Liberal Party candidate Eduardo R. Montealegre, a former banker who graduated from the Business School in 1980, ranked third with 17.3 percent of the vote in a University of Central America poll released yesterday. Left-wing Sandinista leader Daniel Ortega led the poll with 37.5 percent of the vote, and Jose Rizo of the ruling Liberal Party ranked second with 20.1 percent.
A September Zogby International poll ranked Montealegre in second place with 19 percent of the vote.
“He certainly has a chance,” said Larry Birns, director of the Council on Hemispheric Affairs, a non-profit research organization specializing in U.S.-Latin America relations. “The whole question is forming enough coalitions with enough groups to ring up the votes.”

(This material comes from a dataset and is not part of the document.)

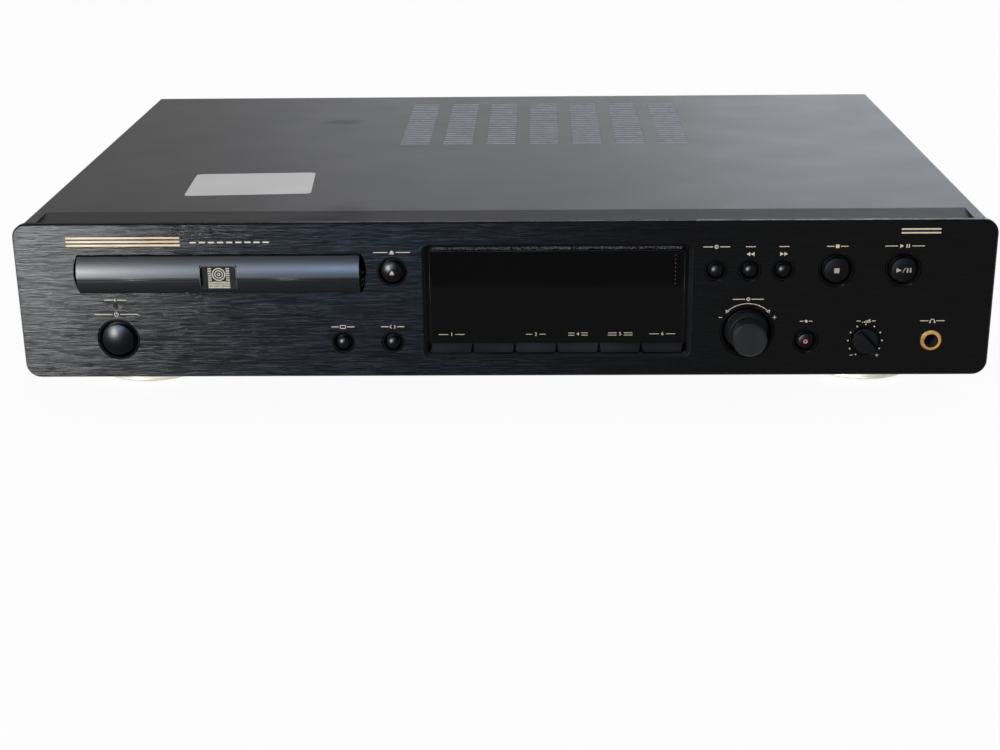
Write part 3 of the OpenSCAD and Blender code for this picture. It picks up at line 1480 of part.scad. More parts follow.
// Two-pin mains inlet with a figure-of-eight recess
module mains_inlet() placed() color("#161616") {
  difference() {
    union() {
      block(
        inlet_x - inlet_half_w, inlet_x + inlet_half_w, inlet_front_y, mouth_y,
        inlet_z - inlet_half_h, inlet_z + inlet_half_h
      );
      block(
        inlet_x - inlet_half_w - 3, inlet_x + inlet_half_w + 3, rear_face_y, mouth_y,
        inlet_z - inlet_half_h - 2.5, inlet_z + inlet_half_h + 2.5
      );
    }
    for (s = [-1, 1])
      bar_y(inlet_x + s * inlet_pin_dx, inlet_z, mouth_y - inlet_depth, mouth_y + eps, 4.2);
    block(
      inlet_x - inlet_pin_dx, inlet_x + inlet_pin_dx, mouth_y - inlet_depth, mouth_y + eps,
      inlet_z - 3.2, inlet_z + 3.2
    );
  }
  for (s = [-1, 1])
    bar_y(inlet_x + s * inlet_pin_dx, inlet_z, mouth_y - inlet_depth, mouth_y - 2, 1.2);
}

// Buttons, keys and knobs

// Round button: its spot, crown radius of the cap, height over the panel, end and radius of the stem
module push_button(s, crown_r, proud, stem_y, stem_r = 1.6) {
  intersection() {
    bar_y(s[0], s[1], -proud, collar_y + 0.1, s[3]);
    translate([s[0], crown_r - proud, s[1]]) sphere(crown_r);
  }
  bar_y(s[0], s[1], min(crown_r - proud, 1), collar_y + 0.1, s[3]);
  bar_y(s[0], s[1], collar_y, collar_y + 1, s[3] + 1.2);
  bar_y(s[0], s[1], collar_y + 0.9, stem_y, stem_r);
}

module power_button() placed() color("#191a1c") push_button(power_spot, 16, 2.6, mains_switch_y + 2, 4);
module open_close_button() placed() color("#191a1c") push_button(tray_spot, 9, 1.8, stem_y);
module display_button() placed() color("#191a1c") push_button(display_spot, 4.2, 1.7, stem_y);
module scroll_button() placed() color("#191a1c") push_button(scroll_spot, 4.2, 1.7, stem_y);
module disc_type_button() placed() color("#191a1c") push_button(disc_type_spot, 4.2, 1.7, stem_y);
module rewind_button() placed() color("#191a1c") push_button(rewind_spot, 4.2, 1.7, stem_y);
module fast_forward_button() placed() color("#191a1c") push_button(forward_spot, 4.2, 1.7, stem_y);
module stop_button() placed() color("#191a1c") push_button(stop_spot, 24, 1.4, stem_y);
module play_pause_button() placed() color("#191a1c") push_button(play_spot, 24, 1.4, stem_y);
module record_button() placed() color("#191a1c") push_button(record_spot, 9, 1.2, stem_y);

// Wedge key below the window, with the number counted from the left
module wedge_key(k) placed() color("#1e1f22") {
  half = key_pitch / 2;
  intersection() {
    translate([key_x(k), key_back_y, 0]) rotate([90, 0, 0]) linear_extrude(key_back_y)
      polygon([
        [key_gap_foot / 2 - half, key_z0], [half - key_gap_foot / 2, key_z0],
        [half - key_gap_top / 2, key_z1], [key_gap_top / 2 - half, key_z1],
      ]);
    translate([key_x(k) - half, 0, 0]) rotate([90, 0, 90]) linear_extrude(2 * half)
      polygon([
        [key_y, key_z0], [key_back_y, key_z0], [key_back_y, key_z1], [panel_t, key_z1],
        [key_y, key_z0 + 1.2],
      ]);
  }
  block(
    key_x(k) - key_stem_w / 2, key_x(k) + key_stem_w / 2, key_back_y - 0.1,
    switch_y - key_travel - 0.1, key_stem_z - key_stem_h / 2, key_stem_z + key_stem_h / 2
  );
}

module jog_knob() placed() color("#17181a") {
  turned_y(jog_x, jog_z) polygon([
    [0, -jog_proud], [jog_face_r - 0.6, -jog_proud], [jog_face_r, 0.6 - jog_proud],
    [jog_face_r + 0.5, -2.6], [jog_base_r, -0.6], [jog_base_r, frame_y + 0.6], [0, frame_y + 0.6],
  ]);
  bar_y(jog_x, jog_z, frame_y, front_board_y - 1.5, shaft_r);
}

module level_knob() placed() color("#17181a") {
  turned_y(level_x, lower_row_z) polygon([
    [0, -1.6], [level_r - 0.5, -1.6], [level_r, -1.1], [level_r, frame_y + 0.6], [0, frame_y + 0.6],
  ]);
  translate([level_x, 0, lower_row_z]) rotate([0, -level_angle, 0]) intersection() {
    bar_y(0, 0, -level_proud, 0, level_r - 0.2);
    translate([-level_r, 0, 0]) rotate([90, 0, 90]) linear_extrude(2 * level_r) polygon([
      [-level_proud, -level_grip_w / 2 + 0.6], [-level_proud, level_grip_w / 2 - 0.6],
      [-1.5, level_grip_w / 2], [-1.5, -level_grip_w / 2],
    ]);
  }
  bar_y(level_x, lower_row_z, frame_y, front_board_y - 1.5, shaft_r);
}

front_panel();
front_frame();
display_window();
display_tube();
front_board();
control_switches();
rotary_controls();
headphone_jack();
standby_lamp();
top_cover();
chassis_base();
rear_panel();
feet();
foot_rings();
cover_screws();
loader_frame();
clamp_bridge();
clamp_disc();
loading_motor();
motor_pulley();
drive_belt();
pulley_gear();
drive_gear();
disc_tray();
tray_door();
tray_badge();
traverse_deck();
guide_rods();
deck_motors();
turntable();
lead_screw();
optical_pickup();
objective_lens();
main_board();
power_board();
transformer();
board_parts();
heatsink();
ribbon_cables();
rca_sockets();
optical_sockets();
mains_inlet();
power_button();
open_close_button();
display_button();
scroll_button();
disc_type_button();
rewind_button();
fast_forward_button();
stop_button();
play_pause_button();
record_button();
wedge_key(0);  // source_key
wedge_key(1);  // spare_key
wedge_key(2);  // erase_key
wedge_key(3);  // store_key
wedge_key(4);  // cancel_key
wedge_key(5);  // finalize_key
jog_knob();
level_knob();
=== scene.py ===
import math

import bmesh
import bpy
from mathutils import Matrix, Vector


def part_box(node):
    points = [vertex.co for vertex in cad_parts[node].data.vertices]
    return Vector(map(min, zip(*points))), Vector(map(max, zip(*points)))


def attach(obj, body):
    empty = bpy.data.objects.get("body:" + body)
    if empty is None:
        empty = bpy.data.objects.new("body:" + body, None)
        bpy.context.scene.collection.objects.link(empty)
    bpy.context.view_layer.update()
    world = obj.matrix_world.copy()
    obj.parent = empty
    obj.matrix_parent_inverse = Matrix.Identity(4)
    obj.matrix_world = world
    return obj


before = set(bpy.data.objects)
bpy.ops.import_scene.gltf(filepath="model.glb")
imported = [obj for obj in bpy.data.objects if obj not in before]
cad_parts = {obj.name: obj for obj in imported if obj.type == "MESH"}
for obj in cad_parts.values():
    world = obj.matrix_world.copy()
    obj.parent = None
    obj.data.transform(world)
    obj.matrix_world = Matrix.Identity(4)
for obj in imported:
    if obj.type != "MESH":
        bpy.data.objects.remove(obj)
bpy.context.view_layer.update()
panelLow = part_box("front_panel")[0]
finishes = {}


def at(x, y, z):
    # millimetres from the panel's middle, face and foot
    return Vector((x / 1000, panelLow.y + y / 1000, panelLow.z + z / 1000))


# Node helpers

def feed(tree, socket, value):
    if isinstance(value, bpy.types.NodeSocket):
        tree.links.new(value, socket)
    elif socket.type == "RGBA":
        socket.default_value = (*value, 1)
    else:
        socket.default_value = value


def put(tree, kind, inputs=None, **settings):
    node = tree.nodes.new(kind)
    for name, value in settings.items():
        setattr(node, name, value)
    for name, value in (inputs or {}).items():
        feed(tree, node.inputs[name], value)
    return node


def setShader(tree, shader, inputs):
    for name, value in inputs.items():
        feed(tree, shader.inputs[name], value)


def startMaterial(name):
    material = bpy.data.materials.new(name)
    material.use_nodes = True
    finishes[name] = material
    tree = material.node_tree
    return tree, tree.nodes["Principled BSDF"], put(tree, "ShaderNodeTexCoord").outputs["Object"]


def noise(tree, place, scale, detail=2, stretch=(1, 1, 1), turn=(0, 0, 0)):
    spot = put(tree, "ShaderNodeMapping", {"Vector": place, "Scale": stretch, "Rotation": turn})
    return put(tree, "ShaderNodeTexNoise", {
        "Vector": spot.outputs[0], "Scale": scale, "Detail": detail}).outputs["Fac"]


def spread(tree, value, low, high, start=0.3, end=0.7):
    return put(tree, "ShaderNodeMapRange", {
        "Value": value, "From Min": start, "From Max": end, "To Min": low, "To Max": high,
    }).outputs["Result"]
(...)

Birns said Montealegre is widely perceived as the U.S. government’s preferred candidate. Birns added that officials believe Ortega, the former Marxist who ruled the country in the 1980s, could ally with Venezulean President Hugo Chavez.
“Even though Ortega doesn’t have a Marxist bone left in his body, it is still enough to terrify the United States,” said Birns.
However, the U.S. will likely have little power over the upcoming elections.
“The U.S. has limited influence,” said Stephen Johnson, a senior policy analyst at the Heritage Foundation. “Anything the U.S. ambassador says in Nicaragua always gets big play, but again it is going to come down to whether Eduardo has a vision that speaks to the current needs of the Nicaraguan people.”
Current Nicaraguan law states that a candidate can win an election in one round if he garners 40 percent of the vote, or 35 percent if he has at least a 5 percent margin over his nearest competitor. If the most recent poll results hold true, Ortega has already achieved the margin that will allow him to win the election in one round.
However, Montealegre will have a legitimate chance to win the presidency if he makes it into the second round, said Johnson.
“He is popular enough. He is the one candidate who most liberal party and conservative voters would rally around,” he said. “He would certainly pull in independent voters including reformed Sandinistas.”